We conclude that CPLR 5241, like its Federal counterpart, Title III of the Consumer Credit Protection Act, was not intended to establish a maximum garnishment limit on income generally, but only to that income derived from earnings in an employer-employee relationship. The money received by respondent under his covenant not to compete is, of course, income, but it is not "earnings” as that term has been uniformly defined; it was received neither from employment nor from personal services. Earnings ordinarily cease when employment ceases, i.e., when the services end. Income from a noncompetition agreement, however, continues for its duration, provided one ceases the prohibited employment.
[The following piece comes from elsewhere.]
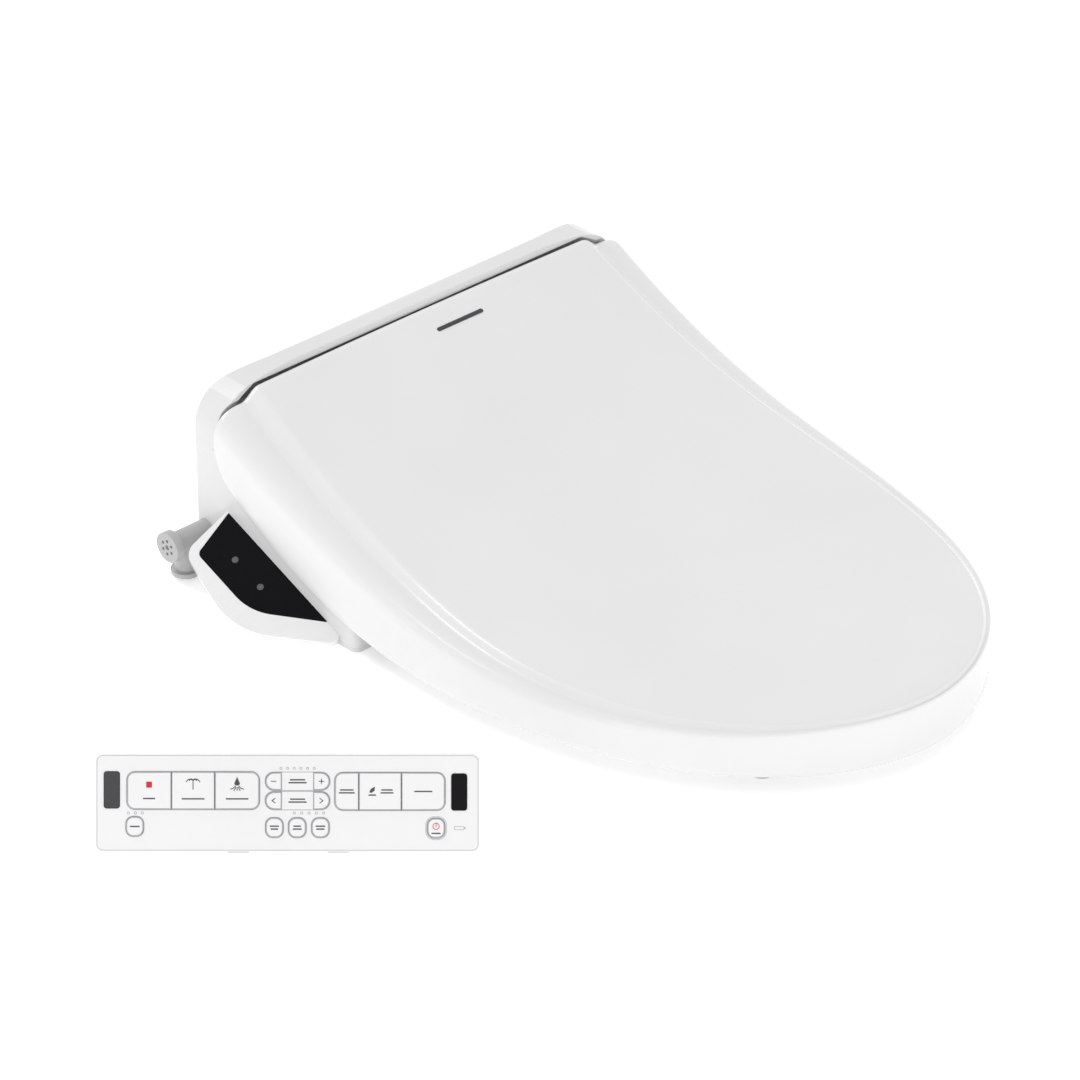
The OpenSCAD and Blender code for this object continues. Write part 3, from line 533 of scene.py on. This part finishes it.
class Print:
    """Collects thin raised shapes in one ink, on one body."""

    def __init__(self, name, ink, body, height):
        self.name, self.ink, self.body, self.height = name, ink, body, height
        self.verts, self.faces = [], []

    def band(self, outer, inner):
        """A raised band between two outlines with the same number of points."""
        n, start = len(outer), len(self.verts)
        low, high = self.height - PRINT_T, self.height + PRINT_T
        for loop, z in ((outer, low), (outer, high), (inner, high), (inner, low)):
            self.verts += [face_point(x, y, z) for x, y in loop]
        for ring in range(4):
            a, b = start + ring * n, start + (ring + 1) % 4 * n
            self.faces += [(a + i, a + (i + 1) % n, b + (i + 1) % n, b + i) for i in range(n)]

    def patch(self, loop):
        """A raised filled shape."""
        n, start = len(loop), len(self.verts)
        for z in (self.height - PRINT_T, self.height + PRINT_T):
            self.verts += [face_point(x, y, z) for x, y in loop]
        self.faces.append(tuple(range(start + n, start + 2 * n)))
        self.faces.append(tuple(range(start + n - 1, start - 1, -1)))
        self.faces += [(start + i, start + (i + 1) % n, start + n + (i + 1) % n, start + n + i)
                       for i in range(n)]

    def ring(self, x, y, r, width):
        self.band(circle(x, y, r), circle(x, y, r - width))

    def stroke(self, points, width):
        """A line of constant width with square ends."""
        for (ax, ay), (bx, by) in zip(points, points[1:]):
            length = math.hypot(bx - ax, by - ay)
            ux, uy = (bx - ax) / length * width / 2, (by - ay) / length * width / 2
            self.patch([(ax - ux + uy, ay - uy - ux), (bx + ux + uy, by + uy - ux),
                        (bx + ux - uy, by + uy + ux), (ax - ux - uy, ay - uy + ux)])

    def bars(self, x, y, *widths):
        """Plain bars in place of lines of words, from the top one down."""
        for k, width in enumerate(widths):
            middle = y - LINE_PITCH * k
            self.patch(rounded_outline(x - width / 2, x + width / 2,
                                       middle - BAR_H / 2, middle + BAR_H / 2, 0.3, 3))

    def build(self):
        make_object(self.name, self.verts, self.faces, self.ink, self.body, smooth_angle=30)


def circle(x, y, r, steps=24):
    return [(x + r * math.cos(2 * math.pi * k / steps), y + r * math.sin(2 * math.pi * k / steps))
            for k in range(steps)]


def rounded_outline(x0, x1, y0, y1, r, steps=8):
    loop = []
    corners = ((x1 - r, y1 - r, 0), (x0 + r, y1 - r, 90), (x0 + r, y0 + r, 180), (x1 - r, y0 + r, 270))
    for cx, cy, start in corners:
        for k in range(steps + 1):
            a = math.radians(start + 90 * k / steps)
            loop.append((cx + r * math.cos(a), cy + r * math.sin(a)))
    return loop


KEY_NODES = [name for name in frame["nodes"] if name.startswith("key_")]


def key_box(*nodes):
    """Left, right, lower and upper edge of some keys, in mm on the remote's face."""
    pts = np.concatenate([np.array(outline_of(n)[0]) for n in nodes])
    return pts[:, 0].min(), pts[:, 0].max(), pts[:, 1].min(), pts[:, 1].max()


def spray_up(x, y):
    """Three jets that rise and fall outward, like a small fountain."""
    arcs = [[(x, y - 3.6), (x, y + 2.2)]]
    for side in (-1, 1):
        for reach in (2.4, 4.4):
            arcs.append([(x + side * reach * t, y + 2.6 - (t * 2 - 0.9) ** 2 * 1.4 * reach / 4.4 + 0.4)
                         for t in (0.1, 0.35, 0.6, 0.8, 1.0)])
    return arcs


def spray_fan(x, y):
    """A drop over two pairs of splayed jets."""
    jets = [[(x, y - 2.6), (x, y - 4.4)]]
    for side in (-1, 1):
        jets.append([(x + side * 1.2, y - 1.8), (x + side * 2.8, y - 3.2), (x + side * 4.2, y - 3.6)])
        jets.append([(x + side * 0.9, y - 2.6), (x + side * 1.9, y - 4.4)])
    return jets


KEY_GROUPS = [("key_stop", "key_rear_wash", "key_front_wash"),
              ("key_nozzle_clean", "key_power_save", "key_massage"),
              ("key_spray_less", "key_spray_more"), ("key_nozzle_forward", "key_nozzle_back"),
              ("key_dryer",), ("key_night_light",), ("key_seat_heat",), ("key_water_heat",), ("key_power",)]


def build_borders():
    """A grey border line round each key, and one round each group of keys on the face beside them."""
    for node in KEY_NODES:
        outline, height = outline_of(node)
        border = Print("border_" + node, "grey_plastic", node, height)
        border.band(moved_outline(outline, -0.12), moved_outline(outline, -0.62))
        border.build()
    frame_print = Print("group_borders", "grey_plastic", "remote", 0)
    for group in KEY_GROUPS:
        x0, x1, y0, y1 = key_box(*group)
        r = KEY_ROUND if len(group) == 1 else GROUP_ROUND
        line = rounded_outline(x0, x1, y0, y1, min(r, (y1 - y0) / 2))
        frame_print.band(moved_outline(line, 0.75), moved_outline(line, 0.3))
    face = rounded_outline(front_points[:, 0].min() - FACE_MID, front_points[:, 0].max() - FACE_MID, 0,
                           front_points[:, 1].max() - FACE_LOW, 5)
    edge = Print("face_edge", PALE_INK, "remote", 0)
    edge.band(moved_outline(face, -0.75), moved_outline(face, -1.15))
    edge.build()
    x0, x1, y0, y1 = key_box("key_power")
    power = rounded_outline(x0, x1, y0, y1, KEY_ROUND)
    frame_print.band(moved_outline(power, 1.5), moved_outline(power, 1.15))
    frame_print.build()


def build_lamps():
    """Rows of small ring-shaped lamps on the face, and the mark beside the battery bay."""
    rings = Print("indicator_rings", "grey_plastic", "remote", 0)
    x0, x1, _, y1 = key_box("key_spray_less", "key_spray_more")
    middle = (x0 + x1) / 2
    rows = [(middle, y1 + 2.9, 4.36, 6), (middle + 7.5, key_box("key_nozzle_back")[2] - 2.6, 4.8, 5),
            (key_box("key_dryer")[0] + 5.9, key_box("key_dryer")[3] + 2.6, 4.6, 3)]
    for x, y, pitch, count in rows:
        for k in range(count):
            rings.ring(x + (k - (count - 1) / 2) * pitch, y, 0.95, 0.4)
    battery_x = key_box("key_power")[1] + 9.6
    battery_y = key_box("key_power")[2] + 6.3
    cell = rounded_outline(battery_x - 3.3, battery_x + 3.3, battery_y - 1.2, battery_y + 1.2, 0.4)
    rings.band(cell, moved_outline(cell, -0.35))
    rings.patch(rounded_outline(battery_x + 3.4, battery_x + 4.2, battery_y - 0.6, battery_y + 0.6, 0.2))
    rings.build()


def build_window():
    """The left transmitter window is a paler smoked plate than the right one."""
    window = on_face("ir_windows")
    window = window[window[:, 0] < FACE_MID]
    plate = Print("left_window", "dark_plastic", "remote", float(window[:, 2].max() - FACE_TOP))
    across = window[:, 0] - FACE_MID
    up = window[:, 1] - FACE_LOW
    plate.patch(rounded_outline(across.min() + 0.3, across.max() - 0.3, up.min() + 0.3, up.max() - 0.3, 1.8))
    plate.build()


# Bars in place of words, and signs drawn in strokes round the key's middle.
WORD_BARS = {"key_nozzle_clean": (9, 10.5), "key_massage": (12,), "key_dryer": (6.5,),
             "key_night_light": (6, 5), "key_seat_heat": (5, 6), "key_water_heat": (6.5, 5.5)}
SIGNS = {"key_spray_less": [[(-1.5, 0), (1.5, 0)]],
         "key_spray_more": [[(-1.5, 0), (1.5, 0)], [(0, -1.5), (0, 1.5)]],
         "key_nozzle_forward": [[(1, -1.5), (-1, 0), (1, 1.5)]],
         "key_nozzle_back": [[(-1, -1.5), (1, 0), (-1, 1.5)]]}


def key_middle(node):
    x0, x1, y0, y1 = key_box(node)
    return (x0 + x1) / 2, (y0 + y1) / 2


def key_print(node, ink=INK, prefix="symbol"):
    return Print(prefix + "_" + node, ink, node, outline_of(node)[1])


def build_symbols():
    """Pictograms on the keys, with plain bars where the real keys carry words."""
    x, y = key_middle("key_stop")
    square = key_print("key_stop", RED_INK, "square")
    square.patch(rounded_outline(x - 1.9, x + 1.9, y + 1.9, y + 5.9, 0.3, 3))
    square.build()
    label = key_print("key_stop")
    label.bars(x, y - 5.2, 8)
    label.build()
    for node, jets in (("key_rear_wash", spray_up), ("key_front_wash", spray_fan)):
        x, y = key_middle(node)
        symbol = key_print(node)
        for line in jets(x, y + 4.6):
            symbol.stroke(line, 0.6)
        if node == "key_front_wash":
            drop = [(0, 9.2), (-1.9, 4.6), (-1.2, 3.4), (1.2, 3.4), (1.9, 4.6)]
            symbol.patch([(x + px, y + py) for px, py in drop])
        symbol.bars(x, y - 5.4, 15)
        symbol.build()
    for node, lines in SIGNS.items():
        x, y = key_middle(node)
        symbol = key_print(node)
        for line in lines:
            symbol.stroke([(x + px, y + py) for px, py in line], 0.55)
        symbol.build()
    for node, widths in WORD_BARS.items():
        x, y = key_middle(node)
        symbol = key_print(node)
        symbol.bars(x, y + LINE_PITCH / 2 * (len(widths) - 1), *widths)
        symbol.build()
    x, y = key_middle("key_power_save")
    leaf = key_print("key_power_save")
    blade = [(-7.2, -0.6), (-6.2, 1.6), (-3.4, 3.2), (-3.6, 0.6), (-5.6, -1.0)]
    leaf.patch([(x + px, y + py) for px, py in blade])
    leaf.bars(x - 5.2, y - 2.4, 5)
    leaf.bars(x + 4.5, y + LINE_PITCH / 2, 7.5, 8.5)
    leaf.build()
    x, y = key_middle("key_power")
    power = key_print("key_power", RED_INK, "power_symbol")
    power.ring(x, y + 1.2, 2.3, 0.5)
    power.stroke([(x, y + 1.0), (x, y + 2.6)], 0.5)
    power.build()
    label = key_print("key_power")
    label.bars(x, y - 3.4, 6)
    label.build()
    middle = Print("pill_labels", INK, "remote", 0)
    for pair in (("key_spray_less", "key_spray_more"), ("key_nozzle_forward", "key_nozzle_back")):
        x0, x1, y0, y1 = key_box(*pair)
        middle.bars((x0 + x1) / 2, (y0 + y1) / 2 + LINE_PITCH / 2, 10, 12)
    middle.build()


# ---------------------------------------------------------------- the room


def add_area(name, place, target, size, power):
    """A rectangular soft light, aimed at a target."""
    light = bpy.data.lights.new(name, "AREA")
    light.shape = "RECTANGLE"
    light.size, light.size_y = size
    light.energy = power
    obj = bpy.data.objects.new(name, light)
    obj.location = place
    obj.rotation_euler = (Vector(target) - Vector(place)).to_track_quat("-Z", "Y").to_euler()
    bpy.context.collection.objects.link(obj)


def add_floor():
    mesh = bpy.data.meshes.new("floor")
    half = 4.0
    corners = [(-half, -half, 0), (half, -half, 0), (half, half, 0), (-half, half, 0)]
    mesh.from_pydata(corners, [], [(0, 1, 2, 3)])
    floor = bpy.data.objects.new("floor", mesh)
    bpy.context.collection.objects.link(floor)
    floor.location.z = cad_low[2] - 0.0005
    mat, tree, shader = new_material("floor")
    paper = noise_node(tree, place_node(tree), 3, 2)
    shade = ramp_color(tree, paper, (0.93, 0.93, 0.93), (0.95, 0.95, 0.95))
    tree.links.new(shade, shader.inputs["Base Color"])
    shader.inputs["Roughness"].default_value = 0.9
    shader.inputs["Emission Color"].default_value = (1, 1, 1, 1)
    shader.inputs["Emission Strength"].default_value = 0.40
    floor.data.materials.append(mat)


SKY_LOW = 0.98
SKY_HIGH = 0.71


def add_world():
    """A soft studio dome, brighter near the floor than overhead."""
    world = bpy.data.worlds.new("studio")
    bpy.context.scene.world = world
    world.use_nodes = True
    tree = world.node_tree
    back = tree.nodes["Background"]
    back.inputs["Color"].default_value = (1, 1, 1, 1)
    coords = tree.nodes.new("ShaderNodeTexCoord")
    split = tree.nodes.new("ShaderNodeSeparateXYZ")
    tree.links.new(coords.outputs["Generated"], split.inputs["Vector"])
    fade = tree.nodes.new("ShaderNodeMapRange")
    fade.interpolation_type = "SMOOTHSTEP"
    fade.inputs["From Min"].default_value = 0.25
    fade.inputs["From Max"].default_value = 0.95
    fade.inputs["To Min"].default_value = SKY_LOW
    fade.inputs["To Max"].default_value = SKY_HIGH
    tree.links.new(split.outputs["Z"], fade.inputs["Value"])
    tree.links.new(fade.outputs["Result"], back.inputs["Strength"])


CAMERA_AZIMUTH = math.radians(-42.93)
CAMERA_ELEVATION = math.radians(31.5)
CAMERA_DISTANCE = 4.0
CAMERA_TARGET = Vector((-0.063, -0.134, 0.059))
CAMERA_LENS = 190.7


def add_camera():
    back = Vector((
        math.sin(CAMERA_AZIMUTH) * math.cos(CAMERA_ELEVATION),
        -math.cos(CAMERA_AZIMUTH) * math.cos(CAMERA_ELEVATION),
        math.sin(CAMERA_ELEVATION)))
    data = bpy.data.cameras.new("camera")
    data.lens = CAMERA_LENS
    data.sensor_width = 36
    data.clip_end = 30
    camera = bpy.data.objects.new("camera", data)
    camera.location = CAMERA_TARGET + back * CAMERA_DISTANCE
    camera.rotation_euler = (-back).to_track_quat("-Z", "Y").to_euler()
    bpy.context.collection.objects.link(camera)
    bpy.context.scene.camera = camera


# ---------------------------------------------------------------- everything

BEVELS = {
    "rear_cover": 0.0012, "base_tray": 0.0006, "side_bezel": 0.001, "panel_window": 0.0004,
    "remote_front": 0.0006, "remote_back": 0.0006, "inlet_tee": 0.0006, "strainer_plug": 0.0007,
    "seat_top": 0.0, "lid_shell": 0.0, "seat_heater": 0.0, "control_board": 0.0,
}

add_camera()
for node in frame["nodes"]:
    dress_node(node, BEVELS.get(node, 0.0003))
build_lid()
build_seat()
build_borders()
build_window()
build_lamps()
build_symbols()
add_floor()
add_world()
add_area("front_softbox", (-0.5, -3.2, 0.7), (0, -0.25, 0.04), (2.4, 1.2), 6)
add_area("shoulder_softbox", (-0.66, 1.44, 2.3), (-0.1, -0.1, 0.1), (1.3, 0.55), 24)
add_area("panel_softbox", (-3.0, -0.7, 0.35), (-0.2, 0.0, 0.05), (1.2, 0.7), 2)
bpy.context.scene.view_settings.view_transform = "Standard"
As already observed, it is income for not performing services and, therefore, is not protected by the CPLR 5241 limitations upon income execution.

Accordingly, Family Court’s order granting respondent’s objections should be reversed and the order of the Hearing Examiner reinstated.

Pine, J. P., Fallon, Doerr and Davis, JJ., concur.

Order unanimously reversed, on the law, without costs, objections denied and order of Hearing Examiner reinstated. 
      
       The noncompetition agreement is not in the record, but respondent testified during the enforcement hearing that the payments from Signet were for not competing and for consulting, but that he had not performed consulting work or any other service for Signet subsequent to the making of the agreement.